Your instructions
Your task is to reproduce the material exactly.

Data
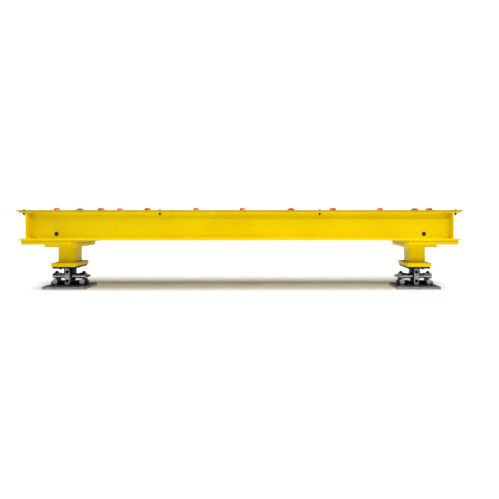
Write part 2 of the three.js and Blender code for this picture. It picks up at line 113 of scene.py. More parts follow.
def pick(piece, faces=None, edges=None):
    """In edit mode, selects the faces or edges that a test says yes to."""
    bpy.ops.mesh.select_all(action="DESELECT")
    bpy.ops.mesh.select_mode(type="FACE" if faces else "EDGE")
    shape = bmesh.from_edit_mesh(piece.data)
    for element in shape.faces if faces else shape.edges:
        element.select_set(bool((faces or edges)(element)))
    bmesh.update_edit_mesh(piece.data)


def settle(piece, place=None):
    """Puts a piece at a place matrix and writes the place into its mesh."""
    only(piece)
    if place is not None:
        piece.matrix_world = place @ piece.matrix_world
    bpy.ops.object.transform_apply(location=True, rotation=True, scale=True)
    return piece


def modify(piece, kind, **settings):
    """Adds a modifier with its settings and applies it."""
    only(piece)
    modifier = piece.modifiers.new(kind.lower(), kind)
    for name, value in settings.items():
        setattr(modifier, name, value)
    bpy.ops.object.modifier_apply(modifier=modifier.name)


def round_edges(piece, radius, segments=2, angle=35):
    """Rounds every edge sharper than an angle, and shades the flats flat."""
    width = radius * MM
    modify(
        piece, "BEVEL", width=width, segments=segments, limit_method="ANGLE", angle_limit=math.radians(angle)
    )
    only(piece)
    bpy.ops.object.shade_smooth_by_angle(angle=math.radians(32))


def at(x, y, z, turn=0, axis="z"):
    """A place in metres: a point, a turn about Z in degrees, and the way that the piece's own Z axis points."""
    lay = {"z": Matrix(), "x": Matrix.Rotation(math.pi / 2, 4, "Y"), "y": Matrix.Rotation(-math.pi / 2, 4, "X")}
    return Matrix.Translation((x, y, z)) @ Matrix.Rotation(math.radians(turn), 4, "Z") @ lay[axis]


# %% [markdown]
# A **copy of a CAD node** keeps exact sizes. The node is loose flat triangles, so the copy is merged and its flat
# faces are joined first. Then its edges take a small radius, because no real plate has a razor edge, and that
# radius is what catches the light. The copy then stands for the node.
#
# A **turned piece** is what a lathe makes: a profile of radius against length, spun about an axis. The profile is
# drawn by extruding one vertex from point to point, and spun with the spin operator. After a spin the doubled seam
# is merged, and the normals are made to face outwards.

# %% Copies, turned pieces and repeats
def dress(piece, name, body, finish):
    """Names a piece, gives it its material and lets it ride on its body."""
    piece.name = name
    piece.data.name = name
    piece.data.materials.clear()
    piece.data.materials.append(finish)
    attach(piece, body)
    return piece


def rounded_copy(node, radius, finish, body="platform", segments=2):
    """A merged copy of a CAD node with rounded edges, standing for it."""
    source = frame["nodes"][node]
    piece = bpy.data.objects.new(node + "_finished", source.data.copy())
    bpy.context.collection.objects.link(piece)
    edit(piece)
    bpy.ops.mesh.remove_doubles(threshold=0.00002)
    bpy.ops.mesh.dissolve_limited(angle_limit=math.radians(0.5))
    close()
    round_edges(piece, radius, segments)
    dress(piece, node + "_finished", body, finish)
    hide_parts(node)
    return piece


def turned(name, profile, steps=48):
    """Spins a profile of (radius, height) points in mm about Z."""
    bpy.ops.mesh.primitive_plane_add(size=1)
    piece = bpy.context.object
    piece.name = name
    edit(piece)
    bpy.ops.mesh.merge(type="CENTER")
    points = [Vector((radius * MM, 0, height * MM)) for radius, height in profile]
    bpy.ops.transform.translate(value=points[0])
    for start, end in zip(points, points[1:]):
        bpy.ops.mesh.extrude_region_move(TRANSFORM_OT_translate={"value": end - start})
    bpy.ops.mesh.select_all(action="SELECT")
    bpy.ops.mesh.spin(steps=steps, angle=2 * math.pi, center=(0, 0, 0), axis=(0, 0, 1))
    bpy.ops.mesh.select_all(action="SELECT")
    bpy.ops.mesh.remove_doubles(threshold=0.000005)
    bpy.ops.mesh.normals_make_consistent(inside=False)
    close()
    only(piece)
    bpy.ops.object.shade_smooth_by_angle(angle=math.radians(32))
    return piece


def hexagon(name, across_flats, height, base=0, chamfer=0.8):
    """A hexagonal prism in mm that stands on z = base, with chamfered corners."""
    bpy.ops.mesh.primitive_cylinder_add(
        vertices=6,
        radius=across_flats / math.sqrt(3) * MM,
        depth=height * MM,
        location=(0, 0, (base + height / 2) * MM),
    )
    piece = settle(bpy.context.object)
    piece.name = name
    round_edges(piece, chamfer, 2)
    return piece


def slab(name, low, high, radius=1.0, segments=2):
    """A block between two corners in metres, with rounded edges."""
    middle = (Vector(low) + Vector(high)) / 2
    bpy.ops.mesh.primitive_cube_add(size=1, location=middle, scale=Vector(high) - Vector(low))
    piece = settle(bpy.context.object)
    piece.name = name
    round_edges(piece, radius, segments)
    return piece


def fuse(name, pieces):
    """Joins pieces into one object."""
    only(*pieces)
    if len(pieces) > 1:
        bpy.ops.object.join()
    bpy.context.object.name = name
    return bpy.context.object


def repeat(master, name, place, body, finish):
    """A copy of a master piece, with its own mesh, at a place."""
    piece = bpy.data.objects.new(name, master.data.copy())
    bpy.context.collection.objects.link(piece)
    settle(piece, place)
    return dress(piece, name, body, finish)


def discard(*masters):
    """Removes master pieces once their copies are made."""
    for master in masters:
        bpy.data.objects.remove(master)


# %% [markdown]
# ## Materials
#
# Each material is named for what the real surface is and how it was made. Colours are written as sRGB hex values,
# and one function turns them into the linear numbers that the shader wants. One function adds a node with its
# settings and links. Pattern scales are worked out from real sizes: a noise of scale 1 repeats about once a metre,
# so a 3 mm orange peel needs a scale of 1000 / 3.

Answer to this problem
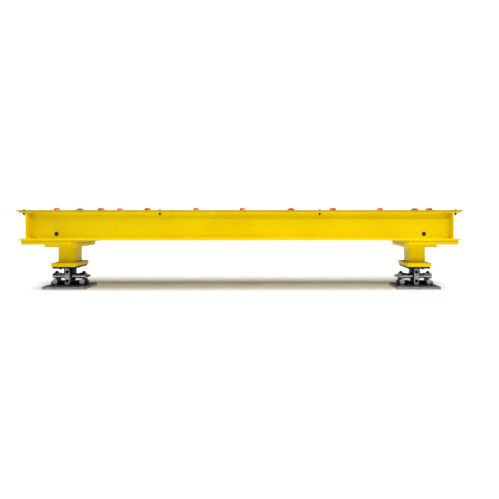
Write part 2 of the three.js and Blender code for this picture. It picks up at line 113 of scene.py. More parts follow.
def pick(piece, faces=None, edges=None):
    """In edit mode, selects the faces or edges that a test says yes to."""
    bpy.ops.mesh.select_all(action="DESELECT")
    bpy.ops.mesh.select_mode(type="FACE" if faces else "EDGE")
    shape = bmesh.from_edit_mesh(piece.data)
    for element in shape.faces if faces else shape.edges:
        element.select_set(bool((faces or edges)(element)))
    bmesh.update_edit_mesh(piece.data)


def settle(piece, place=None):
    """Puts a piece at a place matrix and writes the place into its mesh."""
    only(piece)
    if place is not None:
        piece.matrix_world = place @ piece.matrix_world
    bpy.ops.object.transform_apply(location=True, rotation=True, scale=True)
    return piece


def modify(piece, kind, **settings):
    """Adds a modifier with its settings and applies it."""
    only(piece)
    modifier = piece.modifiers.new(kind.lower(), kind)
    for name, value in settings.items():
        setattr(modifier, name, value)
    bpy.ops.object.modifier_apply(modifier=modifier.name)


def round_edges(piece, radius, segments=2, angle=35):
    """Rounds every edge sharper than an angle, and shades the flats flat."""
    width = radius * MM
    modify(
        piece, "BEVEL", width=width, segments=segments, limit_method="ANGLE", angle_limit=math.radians(angle)
    )
    only(piece)
    bpy.ops.object.shade_smooth_by_angle(angle=math.radians(32))


def at(x, y, z, turn=0, axis="z"):
    """A place in metres: a point, a turn about Z in degrees, and the way that the piece's own Z axis points."""
    lay = {"z": Matrix(), "x": Matrix.Rotation(math.pi / 2, 4, "Y"), "y": Matrix.Rotation(-math.pi / 2, 4, "X")}
    return Matrix.Translation((x, y, z)) @ Matrix.Rotation(math.radians(turn), 4, "Z") @ lay[axis]


# %% [markdown]
# A **copy of a CAD node** keeps exact sizes. The node is loose flat triangles, so the copy is merged and its flat
# faces are joined first. Then its edges take a small radius, because no real plate has a razor edge, and that
# radius is what catches the light. The copy then stands for the node.
#
# A **turned piece** is what a lathe makes: a profile of radius against length, spun about an axis. The profile is
# drawn by extruding one vertex from point to point, and spun with the spin operator. After a spin the doubled seam
# is merged, and the normals are made to face outwards.

# %% Copies, turned pieces and repeats
def dress(piece, name, body, finish):
    """Names a piece, gives it its material and lets it ride on its body."""
    piece.name = name
    piece.data.name = name
    piece.data.materials.clear()
    piece.data.materials.append(finish)
    attach(piece, body)
    return piece


def rounded_copy(node, radius, finish, body="platform", segments=2):
    """A merged copy of a CAD node with rounded edges, standing for it."""
    source = frame["nodes"][node]
    piece = bpy.data.objects.new(node + "_finished", source.data.copy())
    bpy.context.collection.objects.link(piece)
    edit(piece)
    bpy.ops.mesh.remove_doubles(threshold=0.00002)
    bpy.ops.mesh.dissolve_limited(angle_limit=math.radians(0.5))
    close()
    round_edges(piece, radius, segments)
    dress(piece, node + "_finished", body, finish)
    hide_parts(node)
    return piece


def turned(name, profile, steps=48):
    """Spins a profile of (radius, height) points in mm about Z."""
    bpy.ops.mesh.primitive_plane_add(size=1)
    piece = bpy.context.object
    piece.name = name
    edit(piece)
    bpy.ops.mesh.merge(type="CENTER")
    points = [Vector((radius * MM, 0, height * MM)) for radius, height in profile]
    bpy.ops.transform.translate(value=points[0])
    for start, end in zip(points, points[1:]):
        bpy.ops.mesh.extrude_region_move(TRANSFORM_OT_translate={"value": end - start})
    bpy.ops.mesh.select_all(action="SELECT")
    bpy.ops.mesh.spin(steps=steps, angle=2 * math.pi, center=(0, 0, 0), axis=(0, 0, 1))
    bpy.ops.mesh.select_all(action="SELECT")
    bpy.ops.mesh.remove_doubles(threshold=0.000005)
    bpy.ops.mesh.normals_make_consistent(inside=False)
    close()
    only(piece)
    bpy.ops.object.shade_smooth_by_angle(angle=math.radians(32))
    return piece


def hexagon(name, across_flats, height, base=0, chamfer=0.8):
    """A hexagonal prism in mm that stands on z = base, with chamfered corners."""
    bpy.ops.mesh.primitive_cylinder_add(
        vertices=6,
        radius=across_flats / math.sqrt(3) * MM,
        depth=height * MM,
        location=(0, 0, (base + height / 2) * MM),
    )
    piece = settle(bpy.context.object)
    piece.name = name
    round_edges(piece, chamfer, 2)
    return piece


def slab(name, low, high, radius=1.0, segments=2):
    """A block between two corners in metres, with rounded edges."""
    middle = (Vector(low) + Vector(high)) / 2
    bpy.ops.mesh.primitive_cube_add(size=1, location=middle, scale=Vector(high) - Vector(low))
    piece = settle(bpy.context.object)
    piece.name = name
    round_edges(piece, radius, segments)
    return piece


def fuse(name, pieces):
    """Joins pieces into one object."""
    only(*pieces)
    if len(pieces) > 1:
        bpy.ops.object.join()
    bpy.context.object.name = name
    return bpy.context.object


def repeat(master, name, place, body, finish):
    """A copy of a master piece, with its own mesh, at a place."""
    piece = bpy.data.objects.new(name, master.data.copy())
    bpy.context.collection.objects.link(piece)
    settle(piece, place)
    return dress(piece, name, body, finish)


def discard(*masters):
    """Removes master pieces once their copies are made."""
    for master in masters:
        bpy.data.objects.remove(master)


# %% [markdown]
# ## Materials
#
# Each material is named for what the real surface is and how it was made. Colours are written as sRGB hex values,
# and one function turns them into the linear numbers that the shader wants. One function adds a node with its
# settings and links. Pattern scales are worked out from real sizes: a noise of scale 1 repeats about once a metre,
# so a 3 mm orange peel needs a scale of 1000 / 3.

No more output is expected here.